Un roman érotique sauvé par Nancy Cunard. C'est en février 1926 que débute la relation amoureuse entre Aragon et Nancy Cunard, richissime anglaise, égérie de Man Ray, et maîtresse d'Aldous Huxley, Tristan Tzara et Ezra Pound. Passionnelle, leur relation est tendue, avec de nombreuses crises et une tentative de suicide d'Aragon en septembre 1926. Grâce à la fortune de Nancy, le couple sillonne l'Europe, de Venise où Aragon tente de se suicider, à Madrid où il brûle en novembre 1927 une partie d'un grand roman qu'il avait entrepris en 1923, La Défense de l'infini. Plus tard, abandonné de Nancy Cunard, Aragon est sans le sou : il décide en 1928 de publier quelques pages du manuscrit sauvé des flammes, ce sera Le Con d'Irène. Probablement parce que le roman érotique n'était pas en adéquation avec ses positions communistes, Aragon refusa toujours de reconnaître la paternité du texte, jusqu'à ce que le manuscrit, retrouvé dans les archives de Nancy Cunard à l'Université d'Austin (Texas), ôte ce doute. L'envoi autographe — mais non signé — d'Aragon à sa maîtresse est un touchant témoignage de ces péripéties littéraires.

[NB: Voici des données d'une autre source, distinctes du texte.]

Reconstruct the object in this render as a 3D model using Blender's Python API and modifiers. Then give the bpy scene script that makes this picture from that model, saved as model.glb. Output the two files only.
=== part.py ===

Second envoi d'André Masson :
"à Paul Éluard
ces exercices spirituels
(anciens déjà !)
Son ami André Masson"
Cet envoi postérieur figure sur une page de garde.
L'Origine du monde de Jacques Lacan. Cet exemplaire, qui appartint ensuite à Jacques Lacan, est enrichi d'un dessin très érotique d'André Masson sur la page de titre : à l'encre et à pleine page, il dessine autour du titre imprimé un vagin béant et des jambes écartées, entourés d'une nuée de petits pénis ailés.
Ce con n'est pas sans rappeler L'Origine du monde, le sulfureux tableau de Courbet (1866), que Jacques Lacan avait acquis en 1955 et qu'il gardera jusqu'à sa mort. Ses anciens propriétaires avaient toujours caché le tableau par un rideau ou par un autre tableau de Courbet, aussi Sylvia Lacan, qui souhaitait dissimuler l'œuvre scandaleuse ("Les voisins ou la femme de ménage ne comprendraient pas", disait-elle), demanda à André Masson — qui n'était autre que le mari de sa sœur — de peindre un panneau de bois pour la soustraire aux regards. "Il accepta et fabriqua un superbe panneau où étaient reproduits, en une peinture abstraite, les éléments érotiques de la toile d'origine." (Roudinesco, p. 249). Pour quelques visiteurs privilégiés, Jacques Lacan actionnait le système secret qui permettait de glisser le panneau et dévoiler le tableau érotique.
Provenance : Nancy Cunard (envoi). — Paul Éluard (envoi). — Jacques Lacan, puis par descendance.
Référence : E. Roudinesco, Jacques Lacan, Fayard, 1993.